Other troops are using a nonlethal sound-based system called a directed acoustic device. In December, Army leaders awarded a $4.9 million contract to American Technology Corp. of San Diego for the Long Range Acoustic Device (LRAD). Soldiers in the 3rd Infantry Division are using it in Iraq for crowd control, area denial, and building-clearing.

Army leaders awarded the company another contract for $846,000 in April to order additional LRAD units for the 3rd Armored Cavalry Regiment, also deployed to Iraq.

The LRAD generates a focused beam of sound to issue verbal challenges or instructions to a person more than 500 yards away.
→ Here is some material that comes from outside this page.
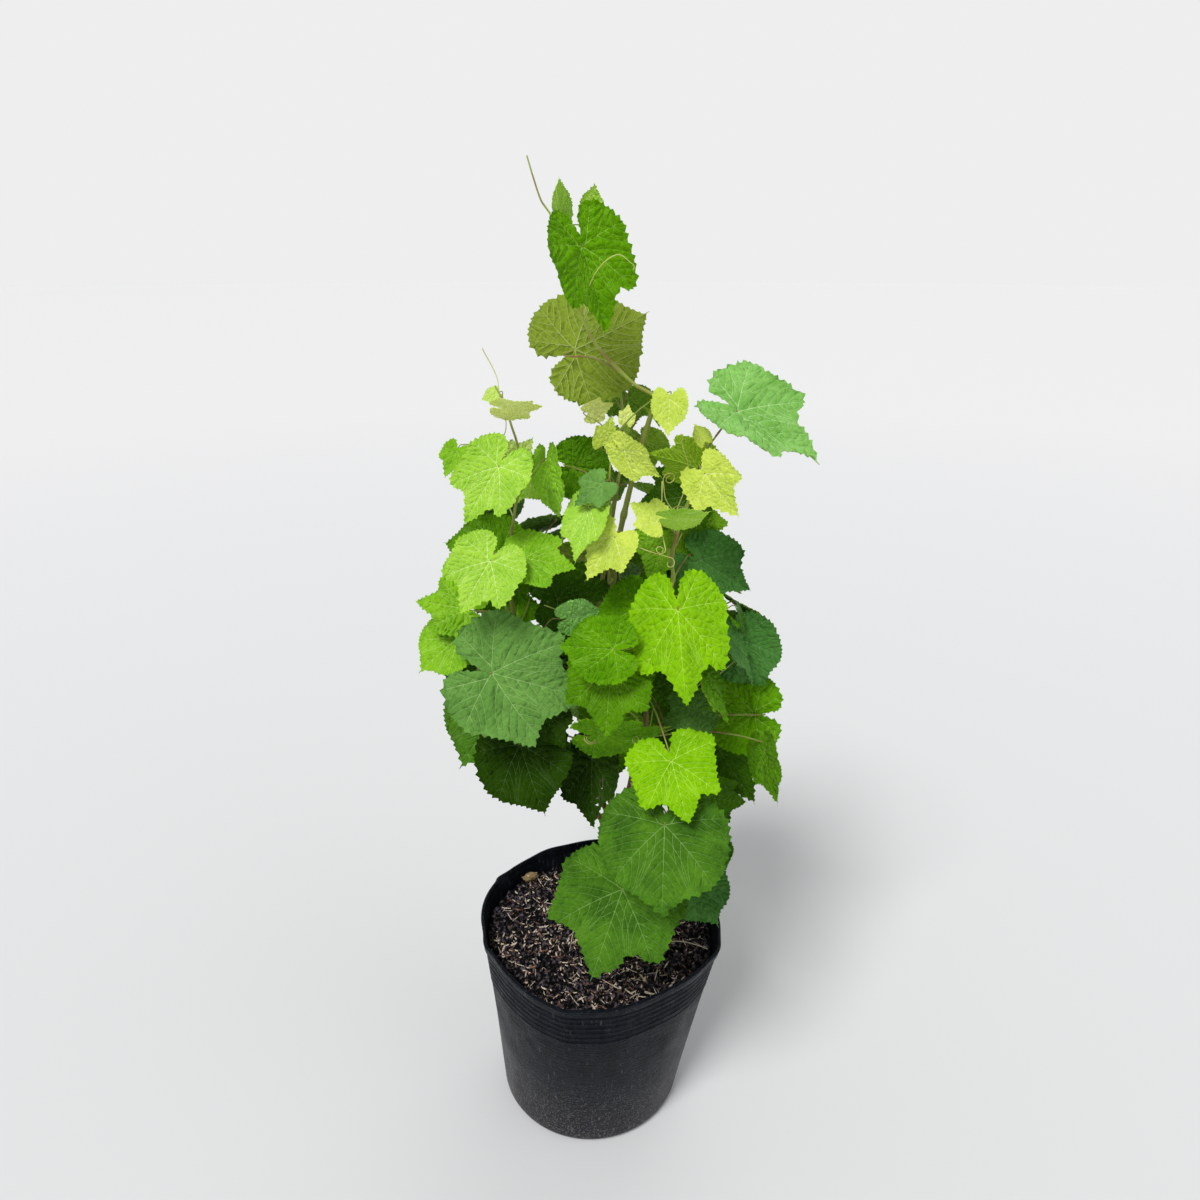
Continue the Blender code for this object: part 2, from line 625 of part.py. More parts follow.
def hidden_by_crown(leaf, frame):
    """True when a blade at the back stays inside the crown's outline and out of its gaps."""
    rim = [seen_at(frame @ point) for point in blade_points(leaf)]
    if any(covers(rim, sky_x, sky_z) for sky_x, sky_z, _ in SKY):
        return False
    return all(inside_outline(x, z) for x, z in rim)


def grown_frames(fill, route, index, rng):
    """Places for one leaf of the back: alternate sides, stalks of seeded length and turn."""
    side = 1 if index % 2 else -1
    share = (index + 0.6) / fill.count
    node = route[1 + round(share * (len(route) - 2))]
    for attempt in range(FILL_TRIES):
        size = fill.size * rng.uniform(0.75, 1.12) * (1.0 - FILL_SHRINK * attempt / FILL_TRIES)
        turn = math.radians(fill.facing + side * rng.uniform(0.1, 1.0) * FACING_SPREAD)
        out = Vector((math.cos(turn), math.sin(turn), 0.0))
        rise = rng.uniform(-0.2, 0.75)
        place = node + (out + UP * rise).normalized() * rng.uniform(*STALK_SHARE) * size * CM
        hang = math.radians(rng.uniform(*HANG))
        rib = out * math.cos(hang) - UP * math.sin(hang)
        face = out * math.sin(hang) + UP * math.cos(hang)
        roll = rng.uniform(-25, 25)
        leaf = Leaf(0, 0, 0, 0, 0, roll, size)
        yield leaf, frame_from(place, rib, face, roll)


def start_on(cane, route, height, towards):
    """A point and direction just clear of a cane's side, or of its tip."""
    if height is None:
        along = (route[-1] - route[-2]).normalized()
        return route[-1] + along * CLEAR, along
    index = min(range(1, len(route) - 1), key=lambda i: abs(seen_at(route[i])[1] - height))
    axis = (route[index + 1] - route[index - 1]).normalized()
    side = towards - route[index]
    side = (side - axis * side.dot(axis)).normalized()
    share = index / (len(route) - 1)
    radius = CANE_FOOT + (CANE_TIP - CANE_FOOT) * share
    return route[index] + side * (radius + CLEAR * 2.0), side


def united(target, scrap, solver):
    """The target joined to a collection by one Boolean union, as a bmesh."""
    union = target.modifiers.new("union", "BOOLEAN")
    union.operation = "UNION"
    union.operand_type = "COLLECTION"
    union.collection = scrap
    union.solver = solver
    bpy.context.view_layer.update()
    made = bpy.data.meshes.new_from_object(target.evaluated_get(bpy.context.evaluated_depsgraph_get()))
    target.modifiers.clear()
    bm = bmesh.new()
    bm.from_mesh(made)
    bpy.data.meshes.remove(made)
    main_shell_only(bm)
    return bm


def fuse(name, pieces, group):
    """Joins a mass, by MANIFOLD where EXACT leaves its surface open."""
    scrap = collection("pieces_of_" + name)
    target = mesh_object(name, pieces[0], group)
    for i, piece in enumerate(pieces[1:]):
        mesh_object("{}_{}".format(name, i), piece, scrap)
    for solver in ("EXACT", "MANIFOLD"):
        bm = united(target, scrap, solver)
        if all(edge.is_manifold for edge in bm.edges):
            break
    bm.to_mesh(target.data)
    bm.free()
    for obj in list(scrap.objects):
        bpy.data.objects.remove(obj, do_unlink=True)
    bpy.data.collections.remove(scrap)
    return target


def main_shell_only(bm):
    """Drops loose scraps and the walls of sealed hollows."""
    left = set(bm.verts)
    shells = []
    while left:
        queue = [left.pop()]
        shell = set(queue)
        while queue:
            for edge in queue.pop().link_edges:
                for vert in edge.verts:
                    if vert not in shell:
                        shell.add(vert)
                        queue.append(vert)
        left -= shell
        shells.append(shell)
    shells.sort(key=len)
    for shell in shells[:-1]:
        bmesh.ops.delete(bm, geom=list(shell), context="VERTS")


def set_places(mass, route):
    """For each leaf that is set from the front, its places."""
    for leaf in mass.leaves:
        yield sighted_frames(leaf)


def filled_places(name, fill, route):
    """For each leaf of the back, its places inside the crown's outline."""
    rng = random.Random(name)
    for index in range(fill.count):
        yield (
            (leaf, frame, 1.0)
            for leaf, frame in grown_frames(fill, route, index, rng)
            if hidden_by_crown(leaf, frame)
        )


def make_stem(name, mass, routes):
    """A mass's shoot, from 0.3 mm clear of its cane."""
    rest = [sighted(*place) for place in mass.shoot]
    start, heading = start_on(mass.cane, routes[mass.cane], mass.height, rest[0])
    route = growing_route(start, heading, rest, 2)
    foot = CANE_TIP if mass.height is None else STEM_FOOT
    return route, limb_mesh(route, taper(len(route), foot, STEM_TIP), 5)


def build_mass(name, mass, stems, taken, group, leaf_material):
    route, stem = stems[name]
    pieces = [stem]
    own = [sleeve_test(route, STEM_ROOM)]
    others = taken + [sleeve_test(stems[other][0], STEM_ROOM) for other in stems if other != name]
    leaves = filled_places(name, mass, route) if isinstance(mass, Fill) else set_places(mass, route)
    for places in leaves:
        found = place_leaf(places, route, own, others)
        if found:
            add_leaf(found, pieces, own)
    taken.extend(own[1:])
    made = fuse(name, pieces, group)
    made.data.materials.clear()
    made.data.materials.append(leaf_material)


def add_leaf(found, pieces, own):
    leaf, frame, scale, path = found
    thickness = max(BLADE, leaf.size * CM / 90.0)
    own += [blade_test(leaf, frame, scale), sleeve_test(path, STALK_ROOM)]
    pieces.append(blade_mesh(leaf, frame, scale, thickness))
    pieces.append(limb_mesh(path, taper(3, STALK_FOOT, STALK_TIP) + [STALK_END], 3))


# ---------------------------------------------------------------- the whole plant

def main():
    clear_scene()
    parts = collection("potted_grapevine")
    pot = make_pot(parts)
    soil = make_soil(parts)
    trunk = make_trunk(parts)
    taken = []
    for obj in (pot, soil, trunk):
        bm = bmesh.new()
        bm.from_mesh(obj.data)
        taken.append(tree_of(bm))
        bm.free()
    bark = material("cane_bark", (0.16, 0.10, 0.06), 0.8)
    leaf_material = material("vine_leaf", (0.10, 0.22, 0.05), 0.5)
    routes = {}
    for name in CANES:
        routes[name] = cane_route(name)
        bm = limb_mesh(routes[name], taper(len(routes[name]), CANE_FOOT, CANE_TIP), 8)
        taken.append(tree_of(bm))
        cane = mesh_object(name, bm, parts)
        cane.data.materials.append(bark)
    masses = {**MASSES, **FILLS}
    stems = {}
    for name, mass in masses.items():
        stems[name] = make_stem(name, mass, routes)
    for name, mass in masses.items():
        build_mass(name, mass, stems, taken, parts, leaf_material)


main()
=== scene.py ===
"""A young grapevine in a soft black nursery pot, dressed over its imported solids.

Metres, +Z up, the pot's underside on the floor and the front towards -Y.  Every leaf grows
by the rule of the part's source, written again here: a leaf set from the front is read on
the upright plane through the pot's rim, and the back is filled by a seeded rule.  The fine
blades, veins, stalks, tendrils, bark and potting mix are added in place of the plain solids.
"""

import json
import math
import random
from collections import namedtuple
from functools import partial

import bmesh
import bpy
from mathutils import Matrix, Vector, geometry, noise
from mathutils.bvhtree import BVHTree
from mathutils.kdtree import KDTree

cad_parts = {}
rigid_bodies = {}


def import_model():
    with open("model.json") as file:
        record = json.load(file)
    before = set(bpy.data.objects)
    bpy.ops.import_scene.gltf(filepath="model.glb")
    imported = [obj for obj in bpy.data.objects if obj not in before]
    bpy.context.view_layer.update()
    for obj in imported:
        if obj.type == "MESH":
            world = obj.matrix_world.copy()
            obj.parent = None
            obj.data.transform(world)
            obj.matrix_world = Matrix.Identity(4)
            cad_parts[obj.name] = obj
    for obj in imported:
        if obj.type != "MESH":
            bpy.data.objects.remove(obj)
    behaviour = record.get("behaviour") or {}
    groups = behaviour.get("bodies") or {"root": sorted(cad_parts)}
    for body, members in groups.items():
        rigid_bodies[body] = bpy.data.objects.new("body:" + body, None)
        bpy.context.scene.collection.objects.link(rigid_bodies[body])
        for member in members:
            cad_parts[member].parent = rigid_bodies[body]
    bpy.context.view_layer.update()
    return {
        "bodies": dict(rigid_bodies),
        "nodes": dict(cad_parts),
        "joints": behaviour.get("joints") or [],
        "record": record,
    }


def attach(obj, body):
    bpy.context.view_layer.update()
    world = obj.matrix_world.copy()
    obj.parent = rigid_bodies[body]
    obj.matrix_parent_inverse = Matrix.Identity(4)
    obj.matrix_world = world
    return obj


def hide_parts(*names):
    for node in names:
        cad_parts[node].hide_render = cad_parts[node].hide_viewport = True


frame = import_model()

CM = 0.01
MM = 0.001
UP = Vector((0.0, 0.0, 1.0))
CLEAR = 0.0003                # gap between neighbouring limbs

# Pot and potting mix
POT_HEIGHT = 0.240
RIM_RADIUS = 0.135
BASE_RADIUS = 0.106
BASE_ROUND = 0.008
WALL = 0.0016
LIP_FALL = 0.012
LIP_PROUD = 0.0022
LEAN_X = 0.012                # the soft pot leans this far to +X at its rim
SQUARENESS = 0.026            # how far the soft rim is pulled towards its corners
CORNER_COUNT = 4
CORNER_TURN = math.radians(-16)
RIM_DIP = 0.006               # the front of the rim sits this much lower than the back
SOIL_LEVEL = 0.214

# Trunk and canes
TRUNK_FOOT = 0.0165
TRUNK_RADIUS = 0.0100
TRUNK_WAIST = 0.12
TRUNK_BOW = Vector((0.004, -0.002, 0.0))
ROOT_LOBES = 0.16
HEAD_HEIGHT = 0.345
TRUNK_X = 0.008
TRUNK_Y = 0.004
HEAD_X = 0.019
CANE_FOOT = 0.0036
CANE_TIP = 0.0024
STEM_FOOT = 0.0024
STEM_TIP = 0.0011
SQUARE_START = 0.003
STALK_FOOT = 0.0012
STALK_TIP = 0.0008
STALK_STRAIGHT = 0.004        # a stalk runs straight into its notch for this long
STALK_UNDER = 0.001
STALK_SUNK = 0.002
STALK_ROOM = 0.0013           # limbs are tested this thick, so that they stay clear
STEM_ROOM = 0.0025
ROOT_BELOW = 0.01             # a stalk likes to leave its shoot this far below its blade
ROOT_PULL = 1.2               # how much it minds a place above that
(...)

If the person does not obey, soldiers can crank up the beam to create a warning tone that is loud enough to dissuade ill intentions.

Sailors on U.S. Navy and Coast Guard vessels use the LRAD in the Persian Gulf to warn small craft to stay away from their vessels, the company says.

Next, designers at American Technology Corp. plan to release a smaller version this summer. The Medium Range Acoustic Device (MRAD) will be about half the size and weight of LRAD, to be optimized for land- and vehicle-based operations such as urban warfare, shorter-range checkpoints and access denial.